Many people think that running a great meeting is simply a matter of tightly keeping to a well-constructed agenda. Masterful meetings also include: (1) thoughtful meeting preparation; (2) the creation of a safe and open meeting environment; (3) full participation of attendees and, (4) the effective management of challenging behaviors that take meetings off track.
This first post on meetings addresses strategies to engage the full participation of meeting attendees.
Tips for Engagement:
Step I: Who to Invite: If you want your meeting attendees to be fully engaged, make sure you pick the right ones to attend. Given your meeting objectives, who are the appropriate people to attend? Who has the expertise in the topic area? The interest?
Step II: How to Invite: When you invite these attendees to the meeting, tell them why their participation would be important at the meeting; this lets them know that you believe they add unique value to the meeting. Ask them, in light of these objectives, if they have any suggestions for the agenda.
Step III: How to Prepare Attendees: Prior to the meeting, give attendees a “heads up” that you will be asking them to introduce themselves and share what is most important to them about the meeting goals and content. That way, you are giving introverts some notice so they can reflect and think carefully about what they want to say prior to the meeting rather than be put on the spot at the meeting.
Step IV: How to Manage the Start of the Meeting: At the meeting, when you ask attendees to share what is important to them, make sure you let them know how much time they will have and make sure they stay within that time slot. That allows everyone know you will make sure airtime is properly managed, sometimes helping people feel less reticent to talk if they are concerned about their time. This also lets them know you are in control of the meeting.
Meeting “starts” are important for two reasons: One, early interaction and participation set the tone for further interaction and participation. Once people get passive in meeting, they tend to stay passive. Two, attendees are observing the facilitator and whether she or he is going to keep the meeting on track and involve and manage participation. Early on, attendees decide whether the meeting will be well managed.

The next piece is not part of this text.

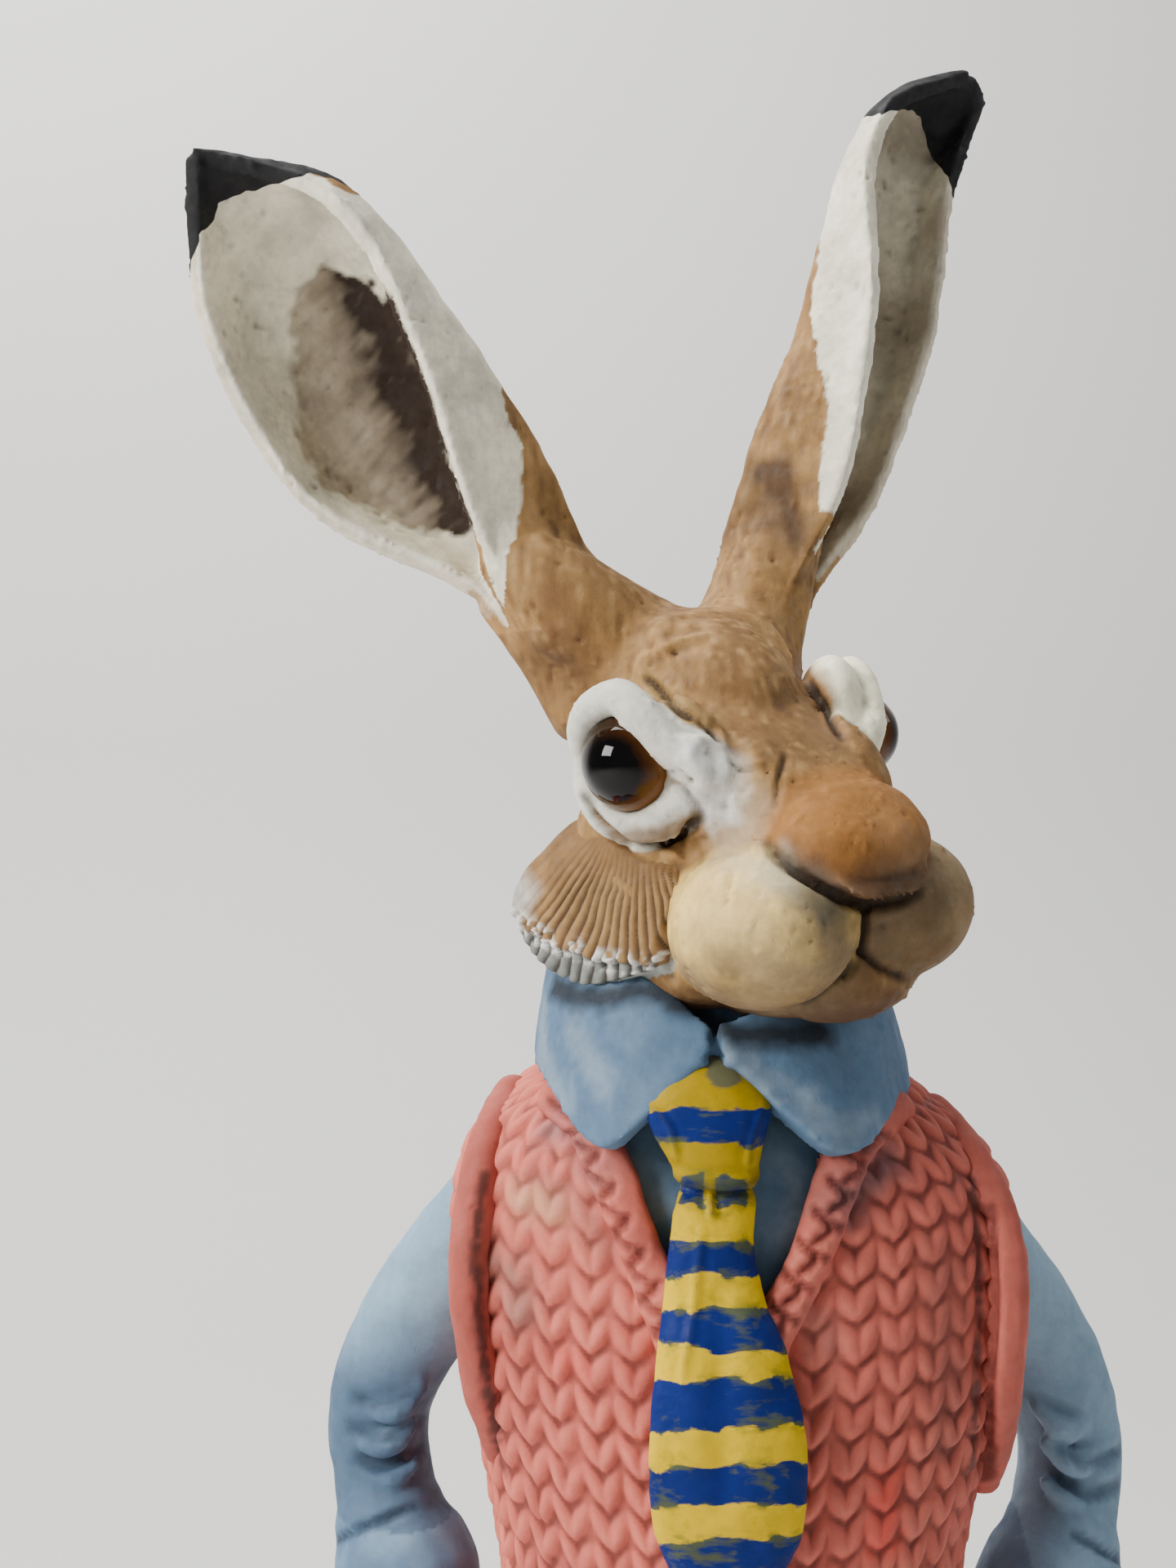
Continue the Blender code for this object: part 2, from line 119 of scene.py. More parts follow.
def loft(rings, place=UPRIGHT):
    """A closed lump over rings of points."""
    rings = np.array([[tuple(p) for p in ring] for ring in rings], float)
    levels, count = rings.shape[:2]
    faces = []
    for row in range(levels - 1):
        for i in range(count):
            j = (i + 1) % count
            faces.append((row * count + i, row * count + j, (row + 1) * count + j, (row + 1) * count + i))
    faces.append(tuple(range(count))[::-1])
    faces.append(tuple(range((levels - 1) * count, levels * count)))
    return moved(rings.reshape(-1, 3), place), faces


def ball(centre, radii, turn=(0, 0, 0), place=UPRIGHT, fullness=2.0):
    """A ball; fullness above 2 makes it squarer."""
    spin = Matrix.Identity(4)
    for degrees, axis in zip(turn, "XYZ"):
        spin = Matrix.Rotation(math.radians(degrees), 4, axis) @ spin
    rings = []
    for k in range(1, 24):
        rise = math.pi * (k / 24 - 0.5)
        flat = math.cos(rise)
        angles = [2 * math.pi * i / 40 for i in range(40)]
        rings.append([(flat * math.cos(a), flat * math.sin(a), math.sin(rise)) for a in angles])
    rings = np.array(rings)
    rings *= (np.abs(rings) ** fullness).sum(axis=2, keepdims=True) ** (-1 / fullness)
    return loft(rings, place @ Matrix.Translation(centre) @ spin @ Matrix.Diagonal((*radii, 1)))


def roll(path, place=UPRIGHT, steps=5, around=20):
    """A round roll of clay through (x, y, z, radius) points, with round ends."""
    line = np.array([tuple(p) for p in through(path, steps)])
    points, radii = line[:, :3], line[:, 3]
    ahead = np.gradient(points, axis=0)
    ahead /= np.linalg.norm(ahead, axis=1, keepdims=True)
    rows = []
    for k in (80, 60, 35, 15):
        lean = math.radians(k)
        rows.append((points[0] - ahead[0] * radii[0] * math.sin(lean), radii[0] * math.cos(lean), ahead[0]))
    rows += list(zip(points, radii, ahead))
    for k in (15, 35, 60, 80):
        lean = math.radians(k)
        end = points[-1] + ahead[-1] * radii[-1] * math.sin(lean)
        rows.append((end, radii[-1] * math.cos(lean), ahead[-1]))
    side = np.cross(ahead[0], (0.31, 0.52, 0.79))
    angles = np.linspace(0, 2 * math.pi, around, endpoint=False)[:, None]
    rings = []
    for point, radius, way in rows:
        side = side - way * (side @ way)
        side /= np.linalg.norm(side)
        rings.append(point + radius * (np.cos(angles) * side + np.sin(angles) * np.cross(way, side)))
    return loft(rings, place)


def sheet(rows, wall):
    """A rolled-out sheet over a grid of points, as thick as wall on its inner side."""
    grid = np.array([[tuple(p) for p in row] for row in rows], float)
    normals = np.cross(np.gradient(grid, axis=1), np.gradient(grid, axis=0))
    normals /= np.linalg.norm(normals, axis=2, keepdims=True)
    tall, wide = grid.shape[:2]
    points = np.concatenate((grid.reshape(-1, 3), (grid - normals * wall).reshape(-1, 3)))
    faces = []
    under = tall * wide
    for r in range(tall - 1):
        for c in range(wide - 1):
            a, b, d, e = r * wide + c, r * wide + c + 1, (r + 1) * wide + c + 1, (r + 1) * wide + c
            faces += [(a, b, d, e), (under + e, under + d, under + b, under + a)]
    border = [c for c in range(wide)] + [r * wide + wide - 1 for r in range(1, tall)]
    border += [(tall - 1) * wide + c for c in range(wide - 2, -1, -1)]
    border += [r * wide for r in range(tall - 2, 0, -1)]
    for a, b in zip(border, border[1:] + border[:1]):
        faces.append((b, a, under + a, under + b))
    return points, faces


def oval(z, half_width, front, back, middle=0.0, count=56, fullness=2.3):
    """A level ring with its front at y = front and its back at y = back."""
    ring = []
    for i in range(count):
        angle = 2 * math.pi * i / count
        side, ahead = math.sin(angle), -math.cos(angle)
        reach = (abs(side) ** fullness + abs(ahead) ** fullness) ** (-1 / fullness)
        depth = -front if ahead < 0 else back
        ring.append((middle + half_width * side * reach, depth * ahead * reach, z))
    return ring


# %% [markdown]
# # One skin of clay
# Pressed together, the lumps become one skin. A voxel remesh does the same: it wraps everything in
# an even net of small squares, and a little smoothing is the damp sponge. The net is kept as arrays,
# so that tools and brushes can be small pieces of numpy.

# %% Press the forms together


class Clay:
    """A skin of clay in millimetres, with a normal and a colour at each point."""

    def __init__(self, points, faces, colour):
        self.points = np.asarray(points, float)
        self.faces = np.asarray(faces)
        self.paint = np.tile(np.array(colour, float), (len(points), 1))
        self.marks = {}
        pairs = np.concatenate([self.faces[:, [k, (k + 1) % 4]] for k in range(4)])
        self.edges = np.unique(np.sort(pairs, axis=1), axis=0)
        self.tree = None
        self.refresh()

    def refresh(self):
        corner = self.points[self.faces]
        across = np.cross(corner[:, 2] - corner[:, 0], corner[:, 3] - corner[:, 1])
        total = np.zeros_like(self.points)
        for axis in range(3):
            for k in range(4):
                total[:, axis] += np.bincount(self.faces[:, k], across[:, axis], len(self.points))
        self.normals = total / np.maximum(np.linalg.norm(total, axis=1, keepdims=True), 1e-9)

    def evened(self, values, times):
        """Each point's value averaged with its neighbours', this many times."""
        values = np.array(values, float).reshape(len(self.points), -1)
        a, b = self.edges.T
        degree = np.bincount(self.edges.ravel(), minlength=len(self.points))[:, None]
        for _ in range(times):
            total = values.copy()
            for axis in range(values.shape[1]):
                total[:, axis] += np.bincount(a, values[b, axis], len(values))
                total[:, axis] += np.bincount(b, values[a, axis], len(values))
            values = total / (degree + 1)
        return values

    def push(self, amount):
        self.points += self.normals * np.asarray(amount)[:, None]

    def ready(self):
        self.refresh()
        self.tree = BVHTree.FromPolygons(self.points.tolist(), self.faces.tolist())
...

Step V: Listen Well: Track what is important to participants so that when their particular interests get raised during the meeting, you can bring these into the conversation.
Step VI: Build in Reflection Time: That reassures meeting attendees that airtime will be properly managed, sometimes helping them feel less reticent to talk. This also lets them know you are in control of the meeting
Step VII: How to Manage Silence and Disengagement: If no one responds to your questions, don’t assume they have nothing to say about the issue. Assume they either need time to think about their response or they aren’t comfortable sharing for a myriad of reasons.
One strategy I use all the time when people are either quiet or disengaged, is to break them up into small groups for a few minutes and ask each group to discuss a particular item. Some may be more comfortable speaking in a smaller group especially because their thoughts are not identifiable to everyone in the room. If any of the topics are sensitive, think carefully about which attendees go into which groups (and with whom) so that they are in groups in which they feel comfortable speaking.
If you notice some participants who still appear disengaged, check in with them at meeting breaks, ask them how they think the meeting is going. Ask them their opinion on what was just discussed and then reinforce their ideas, encouraging them to share these at the meeting.
Step VIII: Use Interactive Methodology: To keep attendees engaged in a longer meeting, use creative methods for some of the agenda items to juice it up: a debate, a role-play, a case, a guest speaker.
If everyone appears to agree on a topic, ask someone to play “devil’s advocate.” This ensures that other perspectives get out on the table by safely structuring the role of dissenter. This also gets the group to consider what obstacles it might face should it go ahead with its initial plan.
Step IX: Food and Fun: Snacks always seem to lighten the mood of meetings. And a little humor and even a squishy ball or two go a long way in making attendees more comfortable.